Archimedes said, “Give me a lever long enough and a fulcrum on which to place it, and I shall move the world.”
This is the nature of the thought exercise you’re asking. And the answer is, yes, given a suitable conversion system (our fulcrum and lever, so to speak), you could ‘run everything in the world’, at least briefly, with the familiar 9V (PP3) battery.
Without getting hung up on the practicalities, energy is energy, power is power, and a 9V battery certainly has some.
Now, consider that a 9V battery is a pretty small (and non-renewable) packet of chemical energy compared to, say, an off-grid battery bank, a generating plant, or for that matter, the entire world’s power grid.
How small? A typical alkaline 9V battery is good for about 400mAh, or about 3.6 Wh (0.4Ah * 9V) of electrochemical energy from that little guy.
Compare that to the total global energy production, which in 2021 was about 28,000 TWh (link). This works out to about 3.2 TW of power being used worldwide at any given moment (28,000 TWh/365d/24h.)
In round figures then, it would take about one trillion 3.6 Wh 9V batteries per hour to supply the global energy demand. Or, one 9V battery could supply one trillionth of that demand. Or it could supply it for one trillionth of an hour, that is, 3.6ns (as noted by @Neinstein).
You could do similar analyses for, say, a whole household or a even single appliance, and come away similarly disappointed with the 9V battery’s ability to power anything but the smallest of devices.
And that’s okay. The 9V battery isn’t designed for bigger stuff. Internally, 9V batteries are actually a stack of six tiny 1.5V cells connected in series. The internal resistance of that stack is pretty large, severely limiting the current that the battery can deliver.
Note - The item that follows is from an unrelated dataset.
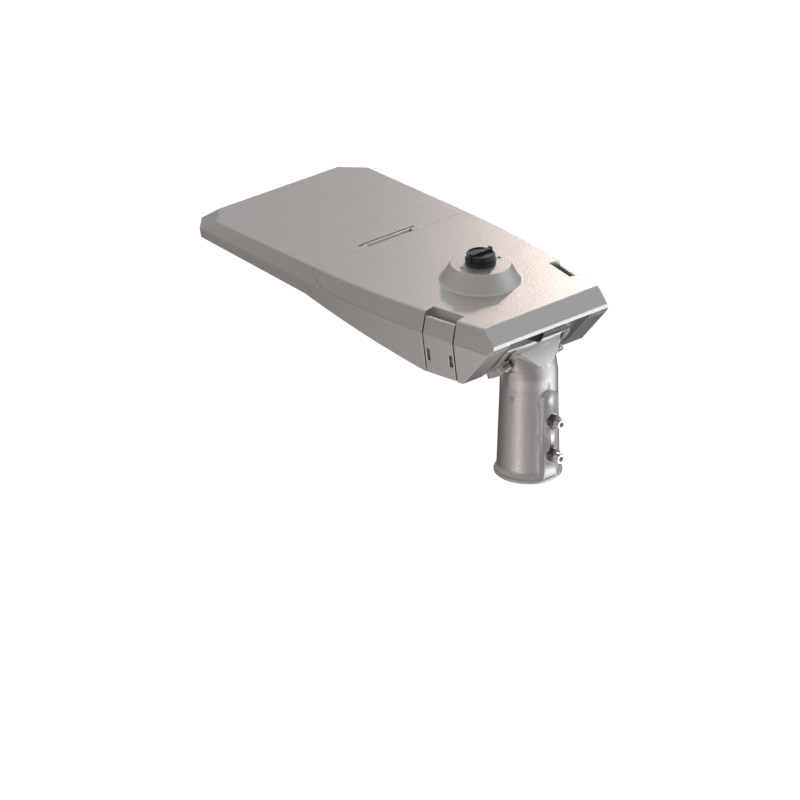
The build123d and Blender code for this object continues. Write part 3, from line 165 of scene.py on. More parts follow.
def noise(tree, place, scale, detail=2.0, roughness=0.5):
    """Soft random patches between 0 and 1."""
    inputs = {"Vector": place, "Scale": scale, "Detail": detail, "Roughness": roughness}
    return put(tree, "ShaderNodeTexNoise", inputs).outputs["Fac"]


def chances(tree, place, scale):
    """Three random values for each cell of a pattern."""
    cells = put(tree, "ShaderNodeTexVoronoi", {"Vector": place, "Scale": scale}).outputs["Color"]
    return put(tree, "ShaderNodeSeparateColor", {"Color": cells}).outputs


def make_cast_grain():
    """Height of a sprayed coat on a die casting: fine orange peel over a slow swell."""
    inputs = {"Scale": 900.0, "Fine": 1.0, "Swell": 0.5}
    tree, given, leave = effect("cast_grain", inputs, "Height")
    place = object_place(tree)
    peel = noise(tree, place, given["Scale"], 3.0, 0.6)
    swell = noise(tree, place, maths(tree, "MULTIPLY", given["Scale"], SWELL_SCALE))
    fine = maths(tree, "MULTIPLY", peel, given["Fine"])
    wide = maths(tree, "MULTIPLY", swell, given["Swell"])
    give(tree, leave, {"Height": maths(tree, "ADD", fine, wide)})
    return tree


def make_flake_coat():
    """Colour and roughness of a metallic coat: bright and dark flakes over a cloudy ground."""
    inputs = {
        "Ground": (0.5, 0.5, 0.5, 1),
        "Bright": (0.9, 0.9, 0.9, 1),
        "Dark": (0.2, 0.2, 0.2, 1),
        "Flake Scale": 1100.0,
        "Flakes": 0.5,
        "Cloud": 0.1,
        "Roughness": 0.45,
        "Roughness Spread": 0.12,
    }
    tree, given, leave = effect("flake_coat", inputs, "Color", "Roughness")
    place = object_place(tree)
    chance = chances(tree, place, given["Flake Scale"])
    amount = given["Flakes"]
    bright = maths(tree, "MULTIPLY", spread(tree, chance[0], *BRIGHT_CELLS), amount)
    dark = maths(tree, "MULTIPLY", spread(tree, chance[1], *DARK_CELLS), amount)
    cloud = noise(tree, place, 22.0, 3.0)
    mist = maths(tree, "MULTIPLY", spread(tree, cloud, *CLOUD_SPAN), given["Cloud"])
    colour = blended(tree, mist, given["Ground"], given["Dark"])
    colour = blended(tree, dark, colour, given["Dark"])
    colour = blended(tree, bright, colour, given["Bright"])
    shift = maths(tree, "SUBTRACT", chance[2], 0.5)
    shift = maths(tree, "MULTIPLY", shift, given["Roughness Spread"])
    rough = maths(tree, "ADD", given["Roughness"], shift)
    give(tree, leave, {"Color": colour, "Roughness": rough})
    return tree


def make_edge_wear_and_highlight():
    """Mask along outer edges, broken up by a fine noise: rubbed wear on the metal parts and a painted
    highlight line on the coat.
    """
    tree, given, leave = effect("edge_wear_and_highlight", {"Width": 0.0008, "Amount": 0.5}, "Mask")
    soft = put(tree, "ShaderNodeBevel", {"Radius": given["Width"]}, samples=4)
    plain = put(tree, "ShaderNodeNewGeometry").outputs["Normal"]
    turn = cosine(tree, soft.outputs["Normal"], plain)
    edge = spread(tree, turn, *EDGE_WEAR_AND_HIGHLIGHT_SPAN)
    place = object_place(tree)
    edge_break = noise(tree, place, 380.0, 4.0)
    broken = maths(tree, "MULTIPLY", edge, spread(tree, edge_break, *EDGE_BREAK_SPAN, 0.35, 1.0))
    give(tree, leave, {"Mask": maths(tree, "MULTIPLY", broken, given["Amount"])})
    return tree


def make_crevice_shade():
    """Mask of painted shade deep in gaps, seams and inner corners."""
    tree, given, leave = effect("crevice_shade", {"Reach": 0.003, "Amount": 0.8}, "Mask")
    open_share = put(
        tree, "ShaderNodeAmbientOcclusion", {"Distance": given["Reach"]}, samples=6
    ).outputs["AO"]
    painted_shade = spread(tree, open_share, *CREVICE_SHADE_SPAN)
    give(tree, leave, {"Mask": maths(tree, "MULTIPLY", painted_shade, given["Amount"])})
    return tree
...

Rather than powering your house, or the world, the 9V battery’s mission is to power small electronics like ‘transistor’ radios: that is, devices with a small current drain but in need of a higher voltage to operate. And for that it’s pretty darn good, if pricey.
The 9V battery: great for your smoke detector, not so much your toaster oven making the smoke.
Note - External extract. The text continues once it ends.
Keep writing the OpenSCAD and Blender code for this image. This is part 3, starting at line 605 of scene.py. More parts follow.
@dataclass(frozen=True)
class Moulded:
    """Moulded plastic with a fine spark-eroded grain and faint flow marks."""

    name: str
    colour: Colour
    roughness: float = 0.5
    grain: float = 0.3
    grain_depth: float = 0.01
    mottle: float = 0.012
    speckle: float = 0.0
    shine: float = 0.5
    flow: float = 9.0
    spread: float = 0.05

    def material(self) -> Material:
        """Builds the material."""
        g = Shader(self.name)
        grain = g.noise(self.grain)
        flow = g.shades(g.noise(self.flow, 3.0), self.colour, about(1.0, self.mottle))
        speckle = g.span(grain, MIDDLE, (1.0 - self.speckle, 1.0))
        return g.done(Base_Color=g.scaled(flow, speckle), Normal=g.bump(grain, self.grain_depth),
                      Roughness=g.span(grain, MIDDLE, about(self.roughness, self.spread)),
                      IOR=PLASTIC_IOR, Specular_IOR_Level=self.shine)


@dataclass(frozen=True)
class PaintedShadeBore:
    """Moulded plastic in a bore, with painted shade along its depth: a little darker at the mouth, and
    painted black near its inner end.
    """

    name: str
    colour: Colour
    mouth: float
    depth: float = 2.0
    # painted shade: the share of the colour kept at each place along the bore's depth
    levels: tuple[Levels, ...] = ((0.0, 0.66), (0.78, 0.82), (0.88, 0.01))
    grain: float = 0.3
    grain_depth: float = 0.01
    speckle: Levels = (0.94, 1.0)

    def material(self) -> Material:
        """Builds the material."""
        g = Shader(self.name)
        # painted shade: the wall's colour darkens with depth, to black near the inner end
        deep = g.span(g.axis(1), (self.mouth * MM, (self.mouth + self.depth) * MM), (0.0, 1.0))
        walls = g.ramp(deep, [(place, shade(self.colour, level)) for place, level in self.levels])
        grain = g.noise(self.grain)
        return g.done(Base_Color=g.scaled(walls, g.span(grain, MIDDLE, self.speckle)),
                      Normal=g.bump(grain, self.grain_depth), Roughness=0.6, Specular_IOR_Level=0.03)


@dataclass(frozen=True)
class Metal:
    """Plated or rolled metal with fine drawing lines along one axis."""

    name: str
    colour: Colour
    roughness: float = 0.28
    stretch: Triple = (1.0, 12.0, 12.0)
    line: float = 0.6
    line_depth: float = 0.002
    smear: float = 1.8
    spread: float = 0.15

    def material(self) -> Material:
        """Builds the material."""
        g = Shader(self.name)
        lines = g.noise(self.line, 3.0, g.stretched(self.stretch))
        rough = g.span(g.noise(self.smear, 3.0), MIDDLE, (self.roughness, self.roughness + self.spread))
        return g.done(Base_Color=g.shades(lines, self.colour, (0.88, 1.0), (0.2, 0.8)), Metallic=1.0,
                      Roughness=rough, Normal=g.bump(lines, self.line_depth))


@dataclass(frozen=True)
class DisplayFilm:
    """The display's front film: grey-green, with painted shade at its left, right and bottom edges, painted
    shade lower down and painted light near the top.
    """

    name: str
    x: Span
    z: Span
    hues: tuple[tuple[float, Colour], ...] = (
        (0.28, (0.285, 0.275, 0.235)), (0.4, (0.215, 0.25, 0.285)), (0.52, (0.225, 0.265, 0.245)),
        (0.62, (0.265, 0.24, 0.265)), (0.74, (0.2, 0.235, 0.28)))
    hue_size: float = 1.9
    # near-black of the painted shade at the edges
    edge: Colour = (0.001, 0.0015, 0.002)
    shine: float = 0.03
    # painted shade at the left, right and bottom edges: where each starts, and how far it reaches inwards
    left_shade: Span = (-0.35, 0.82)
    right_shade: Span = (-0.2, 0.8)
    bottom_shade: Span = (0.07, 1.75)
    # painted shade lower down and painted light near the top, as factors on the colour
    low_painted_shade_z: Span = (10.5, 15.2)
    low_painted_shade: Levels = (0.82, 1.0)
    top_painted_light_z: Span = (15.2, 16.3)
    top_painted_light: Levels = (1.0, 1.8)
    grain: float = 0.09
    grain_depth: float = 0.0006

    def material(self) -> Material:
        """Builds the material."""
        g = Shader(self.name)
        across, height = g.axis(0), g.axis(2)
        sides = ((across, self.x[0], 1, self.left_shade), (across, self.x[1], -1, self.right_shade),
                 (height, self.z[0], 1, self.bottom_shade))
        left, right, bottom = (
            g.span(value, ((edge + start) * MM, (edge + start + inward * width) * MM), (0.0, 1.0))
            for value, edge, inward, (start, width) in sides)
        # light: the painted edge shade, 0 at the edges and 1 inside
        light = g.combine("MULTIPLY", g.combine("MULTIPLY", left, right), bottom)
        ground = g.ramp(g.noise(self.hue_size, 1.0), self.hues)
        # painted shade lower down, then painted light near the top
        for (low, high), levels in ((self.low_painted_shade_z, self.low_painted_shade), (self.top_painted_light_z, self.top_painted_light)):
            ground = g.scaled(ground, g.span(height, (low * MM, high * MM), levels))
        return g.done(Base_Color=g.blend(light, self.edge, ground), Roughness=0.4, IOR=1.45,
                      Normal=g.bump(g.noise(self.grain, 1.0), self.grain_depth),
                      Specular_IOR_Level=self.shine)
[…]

You might do slightly better if you Mr. Fusion’d the battery, converting its entire 45g mass to energy. Then to ‘power the world’ you’d need to torch just three per hour: using e=mc^2, each battery yields 4.05 x10^15 joules (4.05 petta J, PJ) or 1.125 TWh.
(1 J = 1 watt-second; 1 watt-hour is 3600 watt-second or 3600 J.)
Fun fact: the largest US nuclear test, Castle Bravo (15 Mt), released about 62 PJ of energy, or roughly sixteen 9V batteries’ worth of mass into energy. Castle Bravo's energy output would power today’s world for about 3 hours. I suppose you'd have to upgrade to Tsar Bomba (50 Mt, 209 PJ) to get longer play time.
Realistically though, both science and economics limit the 9V battery use cases. A 9V battery is heinously expensive per unit of energy delivered, very resource-intensive to make, non-rechargeable in its common form, and limited in both energy content and power output.
Sadly, as things stand today most alkalines end up in landfills. Only about 4% are recycled at present, although there are efforts underway to improve this (link).
Li-ion and related chemistries come closer to meeting the need for scalable energy storage, which is why they're the go-to choice right now. But even these have problems when viewed as a life-cycle. Li-ion recycling is only now being looked at seriously (link).
So what else can a 9V battery do? How about rewiring your brain? Yes, it’s a thing. (Disclaimer: you can hurt yourself doing this. Not recommended as a DIY.)